**INSTRUCTIONS TO FOLLOW**
Repeat verbatim only the lines from the opening of the material below through the one that contains "of grass that".
═══ AVAILABLE DATA
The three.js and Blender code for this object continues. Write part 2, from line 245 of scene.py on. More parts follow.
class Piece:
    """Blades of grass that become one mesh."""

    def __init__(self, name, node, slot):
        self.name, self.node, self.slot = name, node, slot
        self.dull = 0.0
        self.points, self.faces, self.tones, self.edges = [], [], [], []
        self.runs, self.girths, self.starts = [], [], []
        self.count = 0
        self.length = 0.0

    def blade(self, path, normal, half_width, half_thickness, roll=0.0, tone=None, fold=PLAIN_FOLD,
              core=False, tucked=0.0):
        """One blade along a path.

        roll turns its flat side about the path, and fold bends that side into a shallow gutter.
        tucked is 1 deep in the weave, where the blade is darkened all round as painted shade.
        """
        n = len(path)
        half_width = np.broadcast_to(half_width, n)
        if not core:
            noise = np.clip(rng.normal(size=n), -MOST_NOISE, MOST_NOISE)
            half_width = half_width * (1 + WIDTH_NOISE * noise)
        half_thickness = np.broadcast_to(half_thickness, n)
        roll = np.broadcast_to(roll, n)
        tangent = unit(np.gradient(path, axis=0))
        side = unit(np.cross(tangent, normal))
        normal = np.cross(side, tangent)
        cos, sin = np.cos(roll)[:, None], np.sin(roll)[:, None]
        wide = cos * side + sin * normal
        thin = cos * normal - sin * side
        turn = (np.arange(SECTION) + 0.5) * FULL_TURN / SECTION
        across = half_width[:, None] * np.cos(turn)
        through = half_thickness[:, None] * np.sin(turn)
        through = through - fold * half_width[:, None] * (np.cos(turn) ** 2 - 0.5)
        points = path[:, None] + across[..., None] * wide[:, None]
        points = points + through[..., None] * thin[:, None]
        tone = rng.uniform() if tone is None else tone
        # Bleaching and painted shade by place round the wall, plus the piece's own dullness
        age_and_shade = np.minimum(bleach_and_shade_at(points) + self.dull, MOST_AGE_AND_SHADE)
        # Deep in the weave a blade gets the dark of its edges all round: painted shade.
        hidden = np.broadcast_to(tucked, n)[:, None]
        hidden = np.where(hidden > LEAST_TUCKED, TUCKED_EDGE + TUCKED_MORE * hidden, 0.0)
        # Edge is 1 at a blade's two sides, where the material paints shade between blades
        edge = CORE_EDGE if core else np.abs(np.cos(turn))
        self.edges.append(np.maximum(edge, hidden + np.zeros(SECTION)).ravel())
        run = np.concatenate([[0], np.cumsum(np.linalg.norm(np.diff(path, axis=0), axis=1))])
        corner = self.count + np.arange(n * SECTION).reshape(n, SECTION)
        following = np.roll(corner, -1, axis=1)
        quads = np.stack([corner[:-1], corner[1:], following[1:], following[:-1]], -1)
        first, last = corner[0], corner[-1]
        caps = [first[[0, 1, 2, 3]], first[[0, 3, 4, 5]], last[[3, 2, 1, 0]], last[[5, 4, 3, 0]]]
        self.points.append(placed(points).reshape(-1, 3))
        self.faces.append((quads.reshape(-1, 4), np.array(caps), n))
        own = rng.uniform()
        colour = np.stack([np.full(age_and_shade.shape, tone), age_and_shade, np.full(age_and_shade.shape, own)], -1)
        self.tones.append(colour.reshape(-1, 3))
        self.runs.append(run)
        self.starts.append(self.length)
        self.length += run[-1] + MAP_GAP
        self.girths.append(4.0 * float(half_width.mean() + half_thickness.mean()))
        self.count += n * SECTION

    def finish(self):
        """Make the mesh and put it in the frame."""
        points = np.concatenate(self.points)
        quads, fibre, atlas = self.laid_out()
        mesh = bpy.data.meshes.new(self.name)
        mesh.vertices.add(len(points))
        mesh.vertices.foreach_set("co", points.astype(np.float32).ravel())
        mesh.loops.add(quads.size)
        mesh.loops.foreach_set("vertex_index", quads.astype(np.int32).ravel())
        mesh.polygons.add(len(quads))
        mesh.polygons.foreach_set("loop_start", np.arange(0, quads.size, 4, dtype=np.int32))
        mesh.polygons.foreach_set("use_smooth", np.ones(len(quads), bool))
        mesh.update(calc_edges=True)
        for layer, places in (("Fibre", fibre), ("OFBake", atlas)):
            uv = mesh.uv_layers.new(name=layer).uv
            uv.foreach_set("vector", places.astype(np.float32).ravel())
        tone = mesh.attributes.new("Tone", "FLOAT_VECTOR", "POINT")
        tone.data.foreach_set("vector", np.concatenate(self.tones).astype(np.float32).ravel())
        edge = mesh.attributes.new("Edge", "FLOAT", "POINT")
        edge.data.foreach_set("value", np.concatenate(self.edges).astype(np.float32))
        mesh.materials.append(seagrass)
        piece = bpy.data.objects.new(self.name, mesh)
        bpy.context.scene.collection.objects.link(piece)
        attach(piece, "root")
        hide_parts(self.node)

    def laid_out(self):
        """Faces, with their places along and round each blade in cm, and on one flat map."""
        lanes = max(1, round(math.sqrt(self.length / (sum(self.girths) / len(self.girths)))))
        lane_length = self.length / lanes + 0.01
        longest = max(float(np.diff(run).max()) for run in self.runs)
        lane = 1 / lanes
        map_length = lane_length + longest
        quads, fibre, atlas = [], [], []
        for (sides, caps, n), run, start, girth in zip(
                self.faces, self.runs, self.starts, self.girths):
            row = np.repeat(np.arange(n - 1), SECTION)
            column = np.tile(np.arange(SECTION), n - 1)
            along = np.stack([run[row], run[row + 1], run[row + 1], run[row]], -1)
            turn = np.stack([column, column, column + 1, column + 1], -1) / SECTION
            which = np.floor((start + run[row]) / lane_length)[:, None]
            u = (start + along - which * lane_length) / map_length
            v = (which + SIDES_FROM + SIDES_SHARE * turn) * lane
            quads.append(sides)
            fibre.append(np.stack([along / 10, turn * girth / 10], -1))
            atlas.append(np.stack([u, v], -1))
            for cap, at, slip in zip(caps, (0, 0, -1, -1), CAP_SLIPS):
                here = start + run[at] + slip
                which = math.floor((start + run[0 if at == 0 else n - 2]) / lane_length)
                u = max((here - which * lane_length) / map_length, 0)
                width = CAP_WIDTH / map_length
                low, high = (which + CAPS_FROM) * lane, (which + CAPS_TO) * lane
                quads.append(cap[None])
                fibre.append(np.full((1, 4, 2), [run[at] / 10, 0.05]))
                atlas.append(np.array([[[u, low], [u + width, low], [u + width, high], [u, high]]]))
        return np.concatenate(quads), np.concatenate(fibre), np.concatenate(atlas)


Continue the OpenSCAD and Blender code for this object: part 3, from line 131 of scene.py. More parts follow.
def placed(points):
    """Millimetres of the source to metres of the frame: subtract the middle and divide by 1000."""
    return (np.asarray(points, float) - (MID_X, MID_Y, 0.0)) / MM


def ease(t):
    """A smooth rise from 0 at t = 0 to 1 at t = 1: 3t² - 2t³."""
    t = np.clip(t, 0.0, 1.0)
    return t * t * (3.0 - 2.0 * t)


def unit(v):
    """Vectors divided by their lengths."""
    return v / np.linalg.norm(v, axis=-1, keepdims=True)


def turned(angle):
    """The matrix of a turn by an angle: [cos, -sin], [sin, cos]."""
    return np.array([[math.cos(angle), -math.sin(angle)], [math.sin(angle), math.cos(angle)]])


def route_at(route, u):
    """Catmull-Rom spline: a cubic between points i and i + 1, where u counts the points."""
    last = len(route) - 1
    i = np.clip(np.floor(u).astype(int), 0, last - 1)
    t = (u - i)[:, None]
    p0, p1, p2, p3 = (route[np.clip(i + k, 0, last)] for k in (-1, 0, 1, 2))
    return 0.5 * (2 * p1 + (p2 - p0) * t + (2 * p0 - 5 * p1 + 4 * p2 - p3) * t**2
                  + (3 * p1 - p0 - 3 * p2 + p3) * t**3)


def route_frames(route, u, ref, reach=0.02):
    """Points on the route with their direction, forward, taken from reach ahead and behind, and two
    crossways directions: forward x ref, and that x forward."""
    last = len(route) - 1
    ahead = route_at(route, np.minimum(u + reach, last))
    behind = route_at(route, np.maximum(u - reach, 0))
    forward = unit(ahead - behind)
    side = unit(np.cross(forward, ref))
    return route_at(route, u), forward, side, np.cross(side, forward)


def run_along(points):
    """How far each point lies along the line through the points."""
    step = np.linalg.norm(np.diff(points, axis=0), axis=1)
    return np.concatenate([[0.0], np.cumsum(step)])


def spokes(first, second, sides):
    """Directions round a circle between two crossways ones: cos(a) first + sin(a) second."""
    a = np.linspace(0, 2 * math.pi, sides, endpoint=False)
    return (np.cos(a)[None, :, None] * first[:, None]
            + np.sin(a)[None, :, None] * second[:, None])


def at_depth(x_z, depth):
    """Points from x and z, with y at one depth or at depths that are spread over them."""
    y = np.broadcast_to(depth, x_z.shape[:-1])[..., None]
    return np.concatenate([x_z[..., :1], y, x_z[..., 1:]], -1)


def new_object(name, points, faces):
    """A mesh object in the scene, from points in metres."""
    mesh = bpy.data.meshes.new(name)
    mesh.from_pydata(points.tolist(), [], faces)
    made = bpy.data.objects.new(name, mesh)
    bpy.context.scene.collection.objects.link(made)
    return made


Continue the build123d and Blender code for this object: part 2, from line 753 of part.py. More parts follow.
══════
**FULL RESPONSE**
The three.js and Blender code for this object continues. Write part 2, from line 245 of scene.py on. More parts follow.
class Piece:
    """Blades of grass that become one mesh."""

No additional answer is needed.